An Input-output Analysis of Sources of Growth and Key Sectors in Malaysia

  •  Rohana Kamaruddin    
  •  Zakariah Rashid    
  •  Kamaruzaman Jusoff    


The paper examines the sources of growth and key sectors of Malaysia’s economy over 1978-2000 using a decomposition method and Rasmussen degree of dispersion within the input-output (IO) framework. The model uses three comparable IO tables for 1978, 1991 and 2000 as the main data sources and accounts for output changes from a demand side perspective. The chosen structural decomposition analysis (SDA) based on the comparison between two IO tables, allows us to decompose each sector’s and industry’s output growth.  It decomposes output growth of each sector to domestic demand expansion, export demand expansion, import substitution of final goods, import substitution of intermediate goods, and changes in IO coefficients. The analysis by sub periods, 1978-1991 and 1991-2000 show that there was a switch in the role of domestic-demand and export-demand expansion. The constituent factors that contribute positively to change in the period, 1978-1991 are mostly domestic demand expansion (63.35%) and export demand expansion (33.33%).
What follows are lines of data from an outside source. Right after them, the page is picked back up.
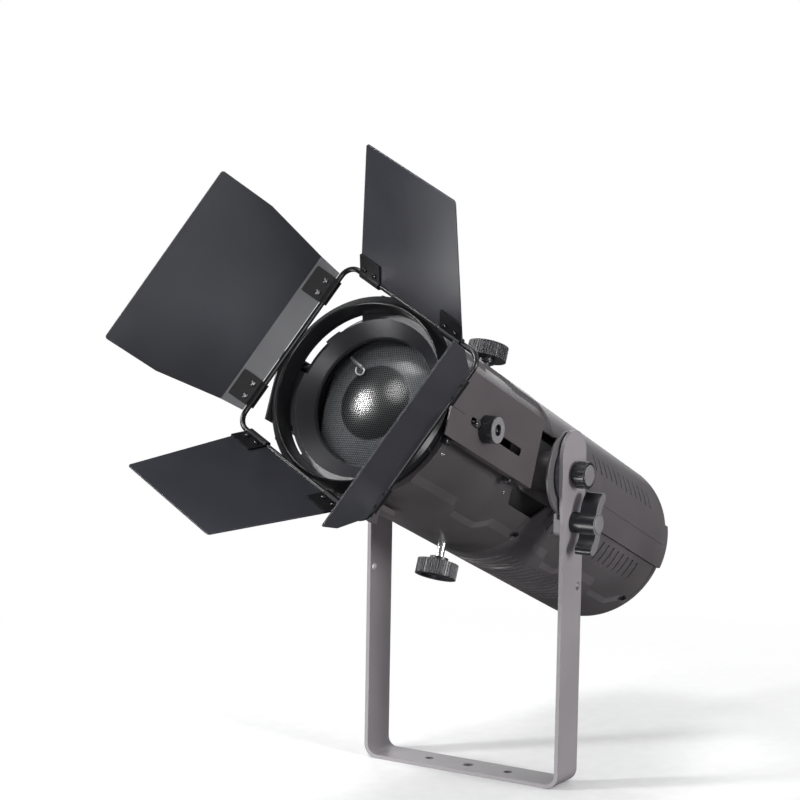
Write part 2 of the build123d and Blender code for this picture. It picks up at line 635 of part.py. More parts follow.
# ---------------------------------------------------------------- barn-door holders on the nose
CLAW_BACK, CLAW_LIP = 213.2, 216.4
CLAW_RADIUS = 94.4
with BuildPart() as front_brackets:
    # two side claws on the side plates and one under the nose, hooked round the ring's flange
    for start, span, back_reach in ((-12, 24, 86.5), (168, 24, 86.5), (256, 28, 86.0)):
        sector(CLAW_BACK - 1.6, CLAW_BACK, CLAW_RADIUS, back_reach, start, span)
        sector(CLAW_BACK, CLAW_LIP, CLAW_RADIUS, RING_RADIUS, start, span)
        sector(CLAW_LIP, CLAW_LIP + 1.4, CLAW_RADIUS, 87.5, start, span)
    box((-16, 16), (-92.0, -87.2), (150, CLAW_BACK))
    # tab with the hole for a safety cable
    box((16, 19), (-108, -87.2), (180, 206))
    with BuildSketch(FLANK.offset(-16)) as eye:
        with Locations((193, -100)):
            Circle(4.5)
    extrude(eye.sketch, amount=-4, mode=Mode.SUBTRACT)
save(front_brackets.part, "front_brackets")

SHELL_SCREWS = [(angle, station) for angle in (-47, 227) for station in (-2, -262)]
with BuildPart() as housing_screws:
    for angle, station in SHELL_SCREWS:
        with BuildSketch(radial_plane(angle, PAD_RADIUS + 0.2)) as heads:
            with Locations((station, 0)):
                Circle(3.0)
        extrude(heads.sketch, amount=1.6)
save(housing_screws.part, "housing_screws")

# ---------------------------------------------------------------- focusing lens
LENS_RADIUS, LENS_FLAT = 66.8, 60.0
LENS_RISE = 18.0             # height of the dome
LENS_RIM = 6.0
CARRIAGE_REAR, CARRIAGE_FRONT = FOCUS_STATION - 12, FOCUS_STATION + 25
CARRIAGE_RADIUS = 70.5
LUG_RADIUS = ROD_RADIUS + 3.2
LENS_BACK = CARRIAGE_FRONT - LENS_RIM
with BuildPart() as lens_carriage:
    tube(CARRIAGE_REAR, CARRIAGE_FRONT, CARRIAGE_RADIUS, LENS_RADIUS + 0.4)
    for angle in ROD_ANGLES:
        centre = (ROD_CIRCLE * cos(radians(angle)), ROD_CIRCLE * sin(radians(angle)))
        rod(NOSE, centre, LUG_RADIUS, CARRIAGE_REAR, CARRIAGE_FRONT)
        rod(NOSE, centre, ROD_RADIUS + PIN_FIT, CARRIAGE_REAR, CARRIAGE_FRONT, Mode.SUBTRACT)
    tube(CARRIAGE_REAR, CARRIAGE_FRONT, LENS_RADIUS + 0.4, 20, Mode.SUBTRACT)
    tube(LENS_BACK - 3, LENS_BACK, LENS_RADIUS + 1, LENS_RADIUS - 3)
    block = (SLOT_LEVEL - 7, SLOT_LEVEL + 7)
    box((CARRIAGE_RADIUS - 2, 74), block, (CARRIAGE_REAR, CARRIAGE_REAR + 20))
save(lens_carriage.part, "lens_carriage")

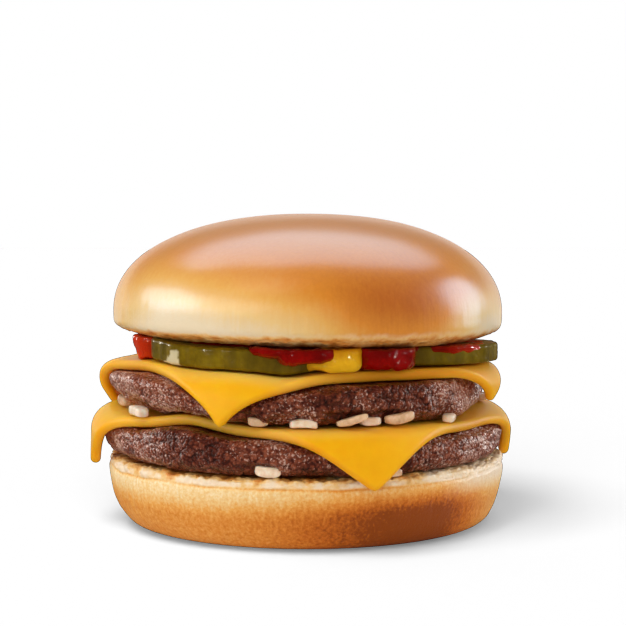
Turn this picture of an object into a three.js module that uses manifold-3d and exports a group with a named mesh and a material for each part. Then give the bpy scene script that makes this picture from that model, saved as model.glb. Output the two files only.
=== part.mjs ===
// A double cheeseburger: heel, patty, cheese, patty, cheese, pickles with ketchup and mustard, crown,
// and diced onion between the layers.
//
// Millimetres, +Z up. The origin is the centre of the heel's flat underside and -Y is the front.
// An azimuth is an angle in degrees round the stack, 0 at the front and 90 at +X.
import * as THREE from "three";
import { mergeVertices } from "three/addons/utils/BufferGeometryUtils.js";
import Module from "manifold-3d";

const wasm = await Module();
wasm.setup();

// ---------- driving dimensions ----------

const touch = 0.3; // air between two pieces that rest on each other
const cheeseThick = 2.4;

// waver lists the waves that make a round outline uneven: height, count round the rim and phase.
const heel = {
  footRadius: 39,
  faceRadius: 46,
  height: 17,
  // the bulging side, as radius and height, from the foot to the cut face
  side: [
    [43.2, 1],
    [45.7, 3.8],
    [47.2, 7.4],
    [48.1, 11.2],
    [48.4, 13.6],
    [48.3, 15.4],
    [47.8, 16.6],
  ],
  sideways: -0.6, // how far the side leans out towards +X above the foot
  waver: [
    [0.25, 2, 0.7],
    [0.2, 5, 0],
  ],
};
const crown = {
  radius: 47.5,
  widest: 51.3, // height of the widest ring
  top: 75,
  underside: 45.6,
  lean: 0.018, // the underside drops this much for each millimetre towards +X
  domePower: 2.17, // superellipse exponent of the dome's section
  skirtPower: 5.5, // and of the short skirt under the widest ring
  waver: [
    [0.14, 2, 0.5],
    [0.1, 3, 2],
  ],
};
const bunSegments = 40;

// A patty's top is uneven: each swell is an azimuth, a height and a half-width in degrees. undercut is
// how far its foot is drawn in all round, towards -X and towards +X, and taper how far its top edge
// is drawn in towards +X.
const lowerPatty = {
  centre: [-1.1, 0],
  radius: 49.4,
  waver: [
    [0.25, 3, 1],
    [0.2, 7, 0],
  ],
  undercut: { round: 0.4, left: 1.8, right: 0 },
  taper: 0,
  bottom: 17.3,
  top: 25.1,
  swells: [
    [-37, 1.8, 13],
    [-88, 0.9, 20],
    [57, -0.8, 14],
    [98, 0.7, 20],
  ],
};
const upperPatty = {
  centre: [-2.4, 0],
  radius: 47.6,
  waver: [
    [0.3, 2, 2.2],
    [0.2, 6, 1],
  ],
  undercut: { round: 0.4, left: 6, right: 2.4 },
  taper: 3,
  top: 37.1,
  swells: [
    [-56, 0.9, 17],
    [-3, -1, 9],
    [105, -0.9, 22],
    [-108, -0.8, 24],
  ],
};

// Where a patty's top starts to be uneven and where it is fully so, from its centre.
const swellFrom = 16;
const swellFull = 40;
const pattyEdges = { below: [3.4, 2.8], above: [2.6, 2.3], walls: 2, segments: 48, faces: [0.45, 0.86] };

// Each slice is a square cut. Its corners lie at these azimuths, this far from the patty's centre
// when flat. Beyond "fold" the cheese bends down with radius "bend" until it hangs "hang" degrees
// below level. A pinched corner wraps round the rim instead of folding straight, a squeezed one
// narrows as it hangs, and a blunt one has lost that share of its reach. bows push each side out
// from straight, the side after the first corner first.
const lowerSlice = {
  patty: lowerPatty,
  corners: [
    { azimuth: -82, reach: 62.5, fold: 46, bend: 4.7, hang: 89, pinch: 0.6, squeeze: 0, blunt: 0.012 },
    { azimuth: 18, reach: 61.2, fold: 44.2, bend: 6.7, hang: 78, pinch: 0, squeeze: 0, blunt: 0.022 },
    { azimuth: 94, reach: 60.6, fold: 44.8, bend: 5, hang: 87, pinch: 0.6, squeeze: 0, blunt: 0.012 },
    { azimuth: 190, reach: 59.6, fold: 44.6, bend: 6.2, hang: 80, pinch: 0.3, squeeze: 0, blunt: 0.016 },
  ],
  bows: [3.4, -2.2, 1.5, 0],
};
const upperSlice = {
  patty: upperPatty,
  corners: [
    { azimuth: -106, reach: 58.8, fold: 43.8, bend: 5.5, hang: 101, pinch: 0.7, squeeze: 0, blunt: 0.012 },
    { azimuth: -20, reach: 56, fold: 41.8, bend: 6.1, hang: 80, pinch: 1, squeeze: 0.35, blunt: 0.002 },
    { azimuth: 68, reach: 55.8, fold: 45.3, bend: 4.1, hang: 108, pinch: 0.8, squeeze: 0, blunt: 0.012 },
    { azimuth: 160, reach: 56, fold: 42.4, bend: 6.3, hang: 82, pinch: 0.3, squeeze: 0.2, blunt: 0.016 },
  ],
  bows: [0, 1.8, 2.4, 2],
};
const sliceCells = 16; // along each side
const tipPower = 9; // how closely a blunt corner's loss keeps to its tip
const hangLength = 14; // a squeezed corner is fully narrowed this far past the fold

// Oval slices lying on the upper cheese; turn is the long axis's angle from +X.
const pickleLift = 1.6 * touch;
const pickleRounding = [0.9, 0.9];
const pickles = {
  pickle_left: { centre: [-13.9, -21.8], long: 24.1, short: 18.6, turn: -30, thick: 4.9 },
  pickle_right: { centre: [26.6, -10.5], long: 19.6, short: 18.6, turn: 60, thick: 4.3 },
  pickle_back: { centre: [-7, 23.4], long: 20, short: 18.4, turn: 12, thick: 4.6 },
};

// The ketchup is spread under the crown and swells into lobes that run down to the cheese.
// drop is the share of the gap that a lobe fills.
const ketchupSpread = { radius: 39.5, thick: 1.8, waver: [[0.6, 5, 0]] };
const ketchupLobes = [
  { azimuth: -71.5, distance: 38, reach: 43.4, width: 5.4, drop: 1 },
  { azimuth: -9, distance: 42, reach: 45.3, width: 6.5, drop: 0.36 },
  { azimuth: 0.5, distance: 42, reach: 45.5, width: 7, drop: 0.6 },
  { azimuth: 26.5, distance: 38.4, reach: 45, width: 7.8, drop: 1 },
  { azimuth: 60, distance: 39, reach: 46.2, width: 11.5, drop: 0.2 },
  { azimuth: 118, distance: 38.5, reach: 44.6, width: 7, drop: 1 },
  { azimuth: 200, distance: 40, reach: 45, width: 8, drop: 0.7 },
  { azimuth: 248, distance: 38, reach: 44, width: 7.2, drop: 1 },
];
// Blobs of mustard from the upper cheese to the crown.
const mustardLift = 1.4 * touch;
const mustards = {
  mustard_front: { azimuth: 9.5, distance: 37.6, across: 6.6, along: 7 },
  mustard_back: { azimuth: 143, distance: 36.5, across: 8, along: 7.2 },
  mustard_side: { azimuth: 222, distance: 38, across: 5.6, along: 5.6 },
};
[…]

However in the second sub period, 1991-2000, export demand expansion increased by 12.43% and domestic demand expansion decreased to 48.11%. Taking the whole 1978-2000, domestic demand expansion appears to have been the major source of output growth, contributing about 82%, followed by export demand expansion 62%. Combining the source of growth and key sector through backward linkages, the study revealed that most of the sectors induced its supplying production strongly for domestic market.